#### [Work to do]
Transcribe the stretch of entries below from the line with "bpy.data.objects.remove(obj)" through the line with "FLOOR_HALF = 60", exactly and with both ends included; leave out all other lines.

#### [Listing]
-------

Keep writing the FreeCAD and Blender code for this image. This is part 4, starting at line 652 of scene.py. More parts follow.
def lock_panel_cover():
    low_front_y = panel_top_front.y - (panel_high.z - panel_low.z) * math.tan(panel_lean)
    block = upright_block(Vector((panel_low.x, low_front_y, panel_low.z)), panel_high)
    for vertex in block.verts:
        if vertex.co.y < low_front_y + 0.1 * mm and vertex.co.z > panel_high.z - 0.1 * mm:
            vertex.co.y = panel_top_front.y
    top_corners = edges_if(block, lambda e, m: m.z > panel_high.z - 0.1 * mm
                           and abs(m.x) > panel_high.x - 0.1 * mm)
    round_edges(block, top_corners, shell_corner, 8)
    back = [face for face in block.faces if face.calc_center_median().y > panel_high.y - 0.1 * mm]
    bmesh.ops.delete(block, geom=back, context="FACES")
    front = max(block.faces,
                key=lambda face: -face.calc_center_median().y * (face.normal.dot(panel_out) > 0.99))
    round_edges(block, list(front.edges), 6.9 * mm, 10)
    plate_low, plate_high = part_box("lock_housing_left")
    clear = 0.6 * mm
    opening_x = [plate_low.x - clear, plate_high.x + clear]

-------

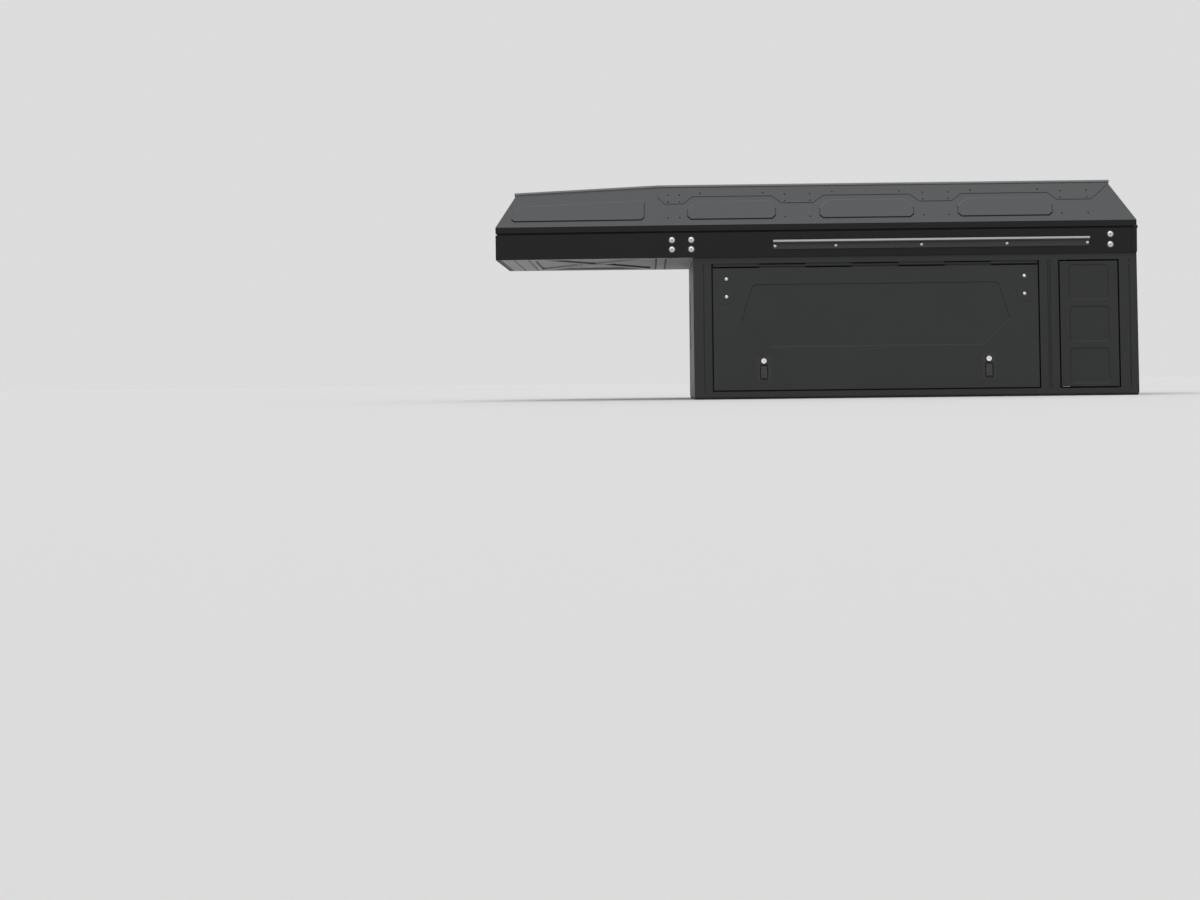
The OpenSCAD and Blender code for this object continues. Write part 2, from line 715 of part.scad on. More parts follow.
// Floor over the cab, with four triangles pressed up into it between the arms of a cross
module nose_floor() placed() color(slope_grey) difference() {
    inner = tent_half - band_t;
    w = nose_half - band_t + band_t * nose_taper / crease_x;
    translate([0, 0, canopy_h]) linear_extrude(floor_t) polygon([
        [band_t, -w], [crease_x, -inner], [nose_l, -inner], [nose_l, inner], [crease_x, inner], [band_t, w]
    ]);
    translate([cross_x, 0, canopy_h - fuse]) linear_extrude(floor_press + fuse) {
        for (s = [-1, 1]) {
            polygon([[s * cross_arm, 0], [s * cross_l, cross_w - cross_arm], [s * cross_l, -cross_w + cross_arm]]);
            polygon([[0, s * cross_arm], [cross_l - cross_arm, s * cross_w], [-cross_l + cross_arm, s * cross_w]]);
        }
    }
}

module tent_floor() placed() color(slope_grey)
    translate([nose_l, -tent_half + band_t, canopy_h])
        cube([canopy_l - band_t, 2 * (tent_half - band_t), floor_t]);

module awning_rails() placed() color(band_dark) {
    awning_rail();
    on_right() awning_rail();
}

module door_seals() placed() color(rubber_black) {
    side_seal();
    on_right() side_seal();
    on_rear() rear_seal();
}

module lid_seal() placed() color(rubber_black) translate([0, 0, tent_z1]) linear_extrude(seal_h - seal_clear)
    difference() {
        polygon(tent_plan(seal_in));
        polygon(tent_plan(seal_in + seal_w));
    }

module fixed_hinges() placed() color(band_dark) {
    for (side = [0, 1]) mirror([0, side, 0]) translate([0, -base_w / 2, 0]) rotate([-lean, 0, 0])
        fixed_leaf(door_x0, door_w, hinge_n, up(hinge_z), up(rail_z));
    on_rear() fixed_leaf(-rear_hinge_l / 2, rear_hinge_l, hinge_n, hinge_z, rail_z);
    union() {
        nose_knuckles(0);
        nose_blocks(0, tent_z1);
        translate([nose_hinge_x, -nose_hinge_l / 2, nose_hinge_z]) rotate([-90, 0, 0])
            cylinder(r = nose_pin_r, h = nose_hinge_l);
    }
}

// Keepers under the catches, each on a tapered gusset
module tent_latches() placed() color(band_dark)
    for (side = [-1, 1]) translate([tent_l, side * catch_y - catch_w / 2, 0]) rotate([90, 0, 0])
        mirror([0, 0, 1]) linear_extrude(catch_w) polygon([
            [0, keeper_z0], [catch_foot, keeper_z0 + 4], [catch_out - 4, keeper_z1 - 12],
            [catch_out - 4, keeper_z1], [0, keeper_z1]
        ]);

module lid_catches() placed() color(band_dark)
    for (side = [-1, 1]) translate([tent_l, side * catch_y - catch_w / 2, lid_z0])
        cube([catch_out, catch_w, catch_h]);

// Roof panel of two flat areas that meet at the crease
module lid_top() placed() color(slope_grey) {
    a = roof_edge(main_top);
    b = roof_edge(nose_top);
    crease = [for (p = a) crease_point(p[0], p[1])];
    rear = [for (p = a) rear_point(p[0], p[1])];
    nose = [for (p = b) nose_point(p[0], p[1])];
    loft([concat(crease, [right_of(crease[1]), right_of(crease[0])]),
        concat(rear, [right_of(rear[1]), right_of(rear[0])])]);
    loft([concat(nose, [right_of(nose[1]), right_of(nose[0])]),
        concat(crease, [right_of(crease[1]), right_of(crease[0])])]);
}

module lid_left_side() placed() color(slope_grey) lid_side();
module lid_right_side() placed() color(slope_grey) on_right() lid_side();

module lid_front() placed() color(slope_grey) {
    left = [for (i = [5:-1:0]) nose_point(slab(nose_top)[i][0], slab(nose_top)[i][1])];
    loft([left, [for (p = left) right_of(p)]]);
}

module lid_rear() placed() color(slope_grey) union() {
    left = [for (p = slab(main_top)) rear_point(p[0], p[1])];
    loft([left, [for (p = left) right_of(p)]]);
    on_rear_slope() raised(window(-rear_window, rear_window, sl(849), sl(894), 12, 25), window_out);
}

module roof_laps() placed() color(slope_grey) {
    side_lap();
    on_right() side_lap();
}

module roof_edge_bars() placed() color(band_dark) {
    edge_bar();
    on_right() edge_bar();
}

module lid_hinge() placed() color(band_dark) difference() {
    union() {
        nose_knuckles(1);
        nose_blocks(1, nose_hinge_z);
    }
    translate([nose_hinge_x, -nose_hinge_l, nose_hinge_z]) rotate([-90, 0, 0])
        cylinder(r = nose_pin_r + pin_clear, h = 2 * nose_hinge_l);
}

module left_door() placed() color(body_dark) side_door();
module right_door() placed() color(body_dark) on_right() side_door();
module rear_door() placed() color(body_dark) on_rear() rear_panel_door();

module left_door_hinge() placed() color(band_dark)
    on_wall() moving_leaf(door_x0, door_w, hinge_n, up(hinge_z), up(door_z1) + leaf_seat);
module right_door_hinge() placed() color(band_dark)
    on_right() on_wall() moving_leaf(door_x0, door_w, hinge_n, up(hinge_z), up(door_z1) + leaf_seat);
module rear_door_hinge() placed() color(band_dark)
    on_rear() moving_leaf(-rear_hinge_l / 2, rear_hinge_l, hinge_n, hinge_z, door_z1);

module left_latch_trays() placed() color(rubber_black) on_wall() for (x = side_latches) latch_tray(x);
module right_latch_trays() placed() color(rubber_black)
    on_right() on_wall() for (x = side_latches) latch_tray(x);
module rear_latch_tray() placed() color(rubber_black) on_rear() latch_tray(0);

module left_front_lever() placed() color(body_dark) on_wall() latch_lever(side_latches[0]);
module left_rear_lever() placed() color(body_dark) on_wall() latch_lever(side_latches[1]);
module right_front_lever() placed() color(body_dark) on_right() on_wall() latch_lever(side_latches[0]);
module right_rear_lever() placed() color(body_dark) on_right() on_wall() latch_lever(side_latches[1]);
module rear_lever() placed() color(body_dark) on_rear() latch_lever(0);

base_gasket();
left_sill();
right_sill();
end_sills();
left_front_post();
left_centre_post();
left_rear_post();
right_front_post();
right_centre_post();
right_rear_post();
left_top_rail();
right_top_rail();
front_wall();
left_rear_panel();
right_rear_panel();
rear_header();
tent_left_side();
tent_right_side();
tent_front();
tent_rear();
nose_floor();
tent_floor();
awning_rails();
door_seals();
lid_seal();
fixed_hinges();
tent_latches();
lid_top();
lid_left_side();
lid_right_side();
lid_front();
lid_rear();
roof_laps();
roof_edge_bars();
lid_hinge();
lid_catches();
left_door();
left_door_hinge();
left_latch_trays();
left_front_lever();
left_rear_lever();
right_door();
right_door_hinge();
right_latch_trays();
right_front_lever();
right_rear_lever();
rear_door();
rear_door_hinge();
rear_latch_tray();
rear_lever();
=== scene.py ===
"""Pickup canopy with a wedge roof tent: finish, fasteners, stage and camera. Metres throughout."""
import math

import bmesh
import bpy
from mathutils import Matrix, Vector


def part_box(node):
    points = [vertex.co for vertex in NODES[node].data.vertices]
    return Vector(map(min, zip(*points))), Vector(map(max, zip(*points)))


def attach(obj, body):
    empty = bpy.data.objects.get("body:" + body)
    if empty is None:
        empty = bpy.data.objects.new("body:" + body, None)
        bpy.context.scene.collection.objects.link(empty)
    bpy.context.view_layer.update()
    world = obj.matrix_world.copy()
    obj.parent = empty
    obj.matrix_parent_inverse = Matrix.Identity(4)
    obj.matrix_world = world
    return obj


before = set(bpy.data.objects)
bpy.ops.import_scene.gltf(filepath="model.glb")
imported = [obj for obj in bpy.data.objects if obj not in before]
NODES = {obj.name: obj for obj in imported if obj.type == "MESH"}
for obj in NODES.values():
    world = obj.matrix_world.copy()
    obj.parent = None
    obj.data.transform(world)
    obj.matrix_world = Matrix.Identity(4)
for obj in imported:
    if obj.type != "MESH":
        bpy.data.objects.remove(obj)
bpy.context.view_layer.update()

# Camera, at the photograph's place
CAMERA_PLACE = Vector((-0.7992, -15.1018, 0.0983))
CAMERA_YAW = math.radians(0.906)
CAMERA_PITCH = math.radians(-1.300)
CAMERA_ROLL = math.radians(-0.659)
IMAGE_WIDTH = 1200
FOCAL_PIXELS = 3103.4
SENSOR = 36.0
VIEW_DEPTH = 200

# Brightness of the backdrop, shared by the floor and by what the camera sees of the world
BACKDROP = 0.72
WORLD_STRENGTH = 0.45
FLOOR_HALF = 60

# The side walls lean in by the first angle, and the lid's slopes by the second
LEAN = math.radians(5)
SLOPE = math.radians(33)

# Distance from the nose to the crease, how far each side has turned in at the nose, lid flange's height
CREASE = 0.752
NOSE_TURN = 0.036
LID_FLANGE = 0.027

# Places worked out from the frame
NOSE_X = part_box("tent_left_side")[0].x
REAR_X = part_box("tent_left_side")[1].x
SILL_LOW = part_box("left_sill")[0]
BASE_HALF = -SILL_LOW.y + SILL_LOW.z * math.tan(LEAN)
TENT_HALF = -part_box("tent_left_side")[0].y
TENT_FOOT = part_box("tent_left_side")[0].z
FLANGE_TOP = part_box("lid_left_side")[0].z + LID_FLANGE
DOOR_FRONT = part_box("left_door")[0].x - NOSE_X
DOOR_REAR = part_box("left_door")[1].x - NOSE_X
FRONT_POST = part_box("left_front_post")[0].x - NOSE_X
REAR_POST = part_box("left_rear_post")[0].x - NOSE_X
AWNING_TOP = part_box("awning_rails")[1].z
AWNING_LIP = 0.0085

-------

#### [Solution for this exercise]
        bpy.data.objects.remove(obj)
bpy.context.view_layer.update()

# Camera, at the photograph's place
CAMERA_PLACE = Vector((-0.7992, -15.1018, 0.0983))
CAMERA_YAW = math.radians(0.906)
CAMERA_PITCH = math.radians(-1.300)
CAMERA_ROLL = math.radians(-0.659)
IMAGE_WIDTH = 1200
FOCAL_PIXELS = 3103.4
SENSOR = 36.0
VIEW_DEPTH = 200

# Brightness of the backdrop, shared by the floor and by what the camera sees of the world
BACKDROP = 0.72
WORLD_STRENGTH = 0.45
FLOOR_HALF = 60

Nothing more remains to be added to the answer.